Friday, August 26, 2011

Really Super Quick Start Guide to Setting Up SLURM

SLURM is the awesomely-named Simple Linux Utility for Resource Management written by the good people at LLNL. It's basically a smart task queuing system for clusters. My cluster has always run Sun Grid Engine, but it looks like SGE is more or less dead in the post-Oracle Sun software apocalypse. In light of this and since SGE recently looked at me the wrong way, I'm hoping to ditch it for SLURM. I like pop culture references and software that works.

The "Super Quick Start Guide" for LLNL SLURM has a lot of words, at least one of which is "make." If you're lazy like me, just do this:

0. Be using Ubuntu
1. Install: # apt-get install slurm-llnl
2. Create key for MUNGE authentication: /usr/sbin/create-munge-key
3a. Make config file: https://computing.llnl.gov/linux/slurm/configurator.html
3b. Put config file in: /etc/slurm-llnl/slurm.conf
4. Start master: # slurmctld
5. Start node: # slurmd
6. Test that fool: $ srun -N1 /bin/hostname

Bam.

(In my config file, I specified "localhost" as the master and the node. Probably a good place to start.)

9 comments:

  1. Is it possible to install it on a 32 core workstation if yes how different will the steps be.

    ReplyDelete
  2. Hi, Sreejith, and thanks for the comment.

    That is totally possible, and it's a great use of a cluster system like SLURM to get the most out of a multi-core system (just be sure that other resources (memory, memory bandwidth, network and disk I/O, etc.) are scaled to match depending on your usage patterns, so you don't end up with a bottleneck somewhere else).
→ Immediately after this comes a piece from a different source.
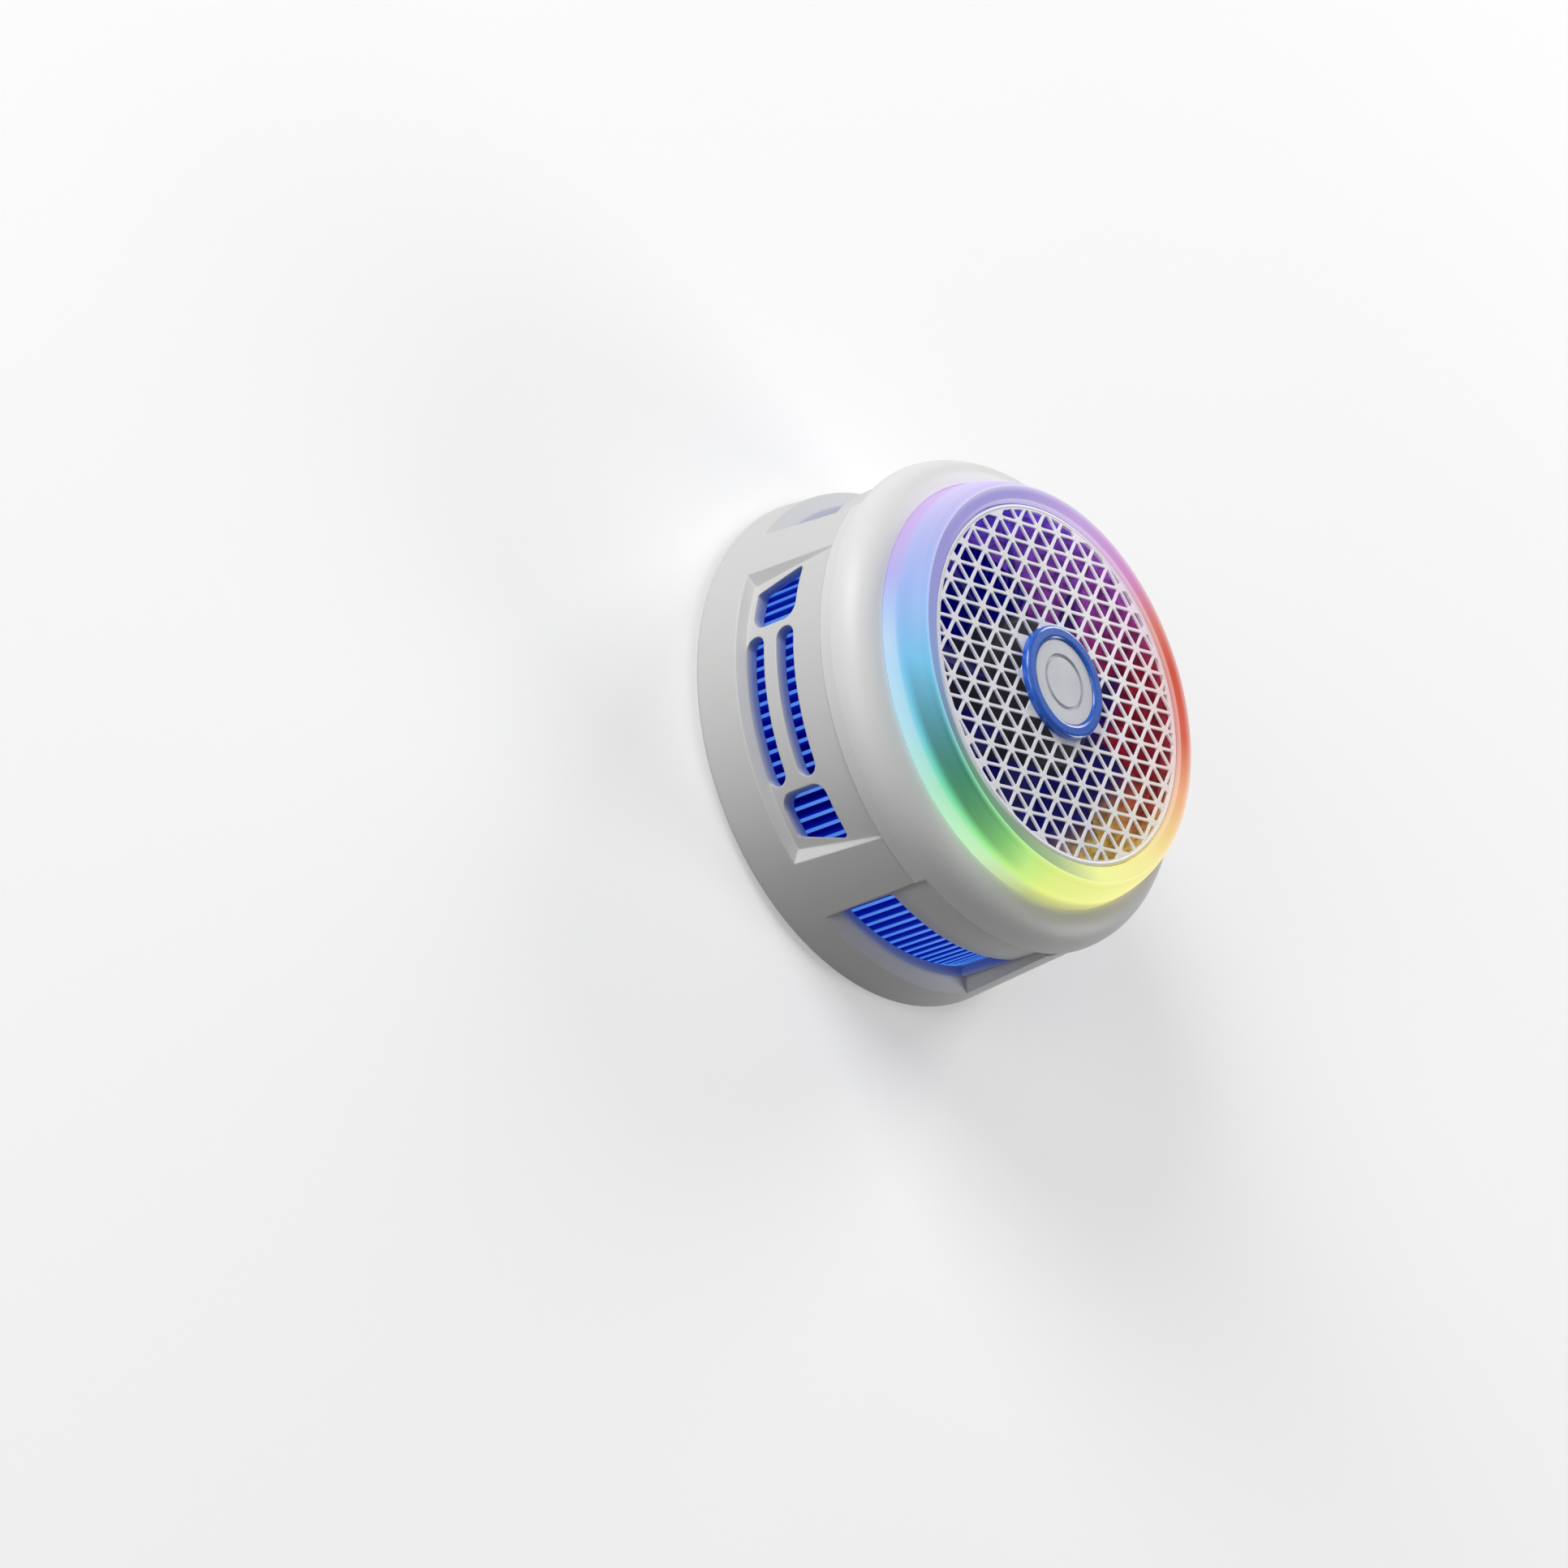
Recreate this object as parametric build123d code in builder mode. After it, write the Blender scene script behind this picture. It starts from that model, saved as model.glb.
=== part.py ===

    The steps don't change at all in your scenario. It's all in the configuration file created in step 3a: you should just set "localhost" as the master set up one node called "localhost" as well.

    ReplyDelete
  3. This was a big help. I just wanted to be able to test some scripts I was writing on my home computer. Did have a small problem with munge, needed to manually create /var/run/munge and change the ownership of /var/log/munge to root.

    ReplyDelete
  4. Thanks for a nice super-quick guide. Would it be possible for you to share the slurm.conf you generated? cheers

    ReplyDelete
  5. Interesting. It seems that this is broken on Ubuntu 16.04.

    ReplyDelete
    Replies
    1. That is certainly my experience: https://github.com/superphy/semantic/issues/93. Any ideas?

      Delete
  6. i followed the exact same steps but when i run the "srun -N1 /bin/hostname" command i get "srun:error unable to allocate resources: unable to contact slurm controller (connect failer)" any idea on why i'm getting this error?
    Thnaks alot.

    ReplyDelete
    Replies
    1. https://github.com/Azure/azure-quickstart-templates/issues/1796

      Following the instructions in above URL helped me to solved the error you mentioned.

      Delete
  7. Sadly with a non homogeneous set of nodes, this will not quite do it for setup. Each OS had a different version, both of which were out of date for 'security vulnerabilities'. Awesome guide for setting up my VM test cluster though.

    ReplyDelete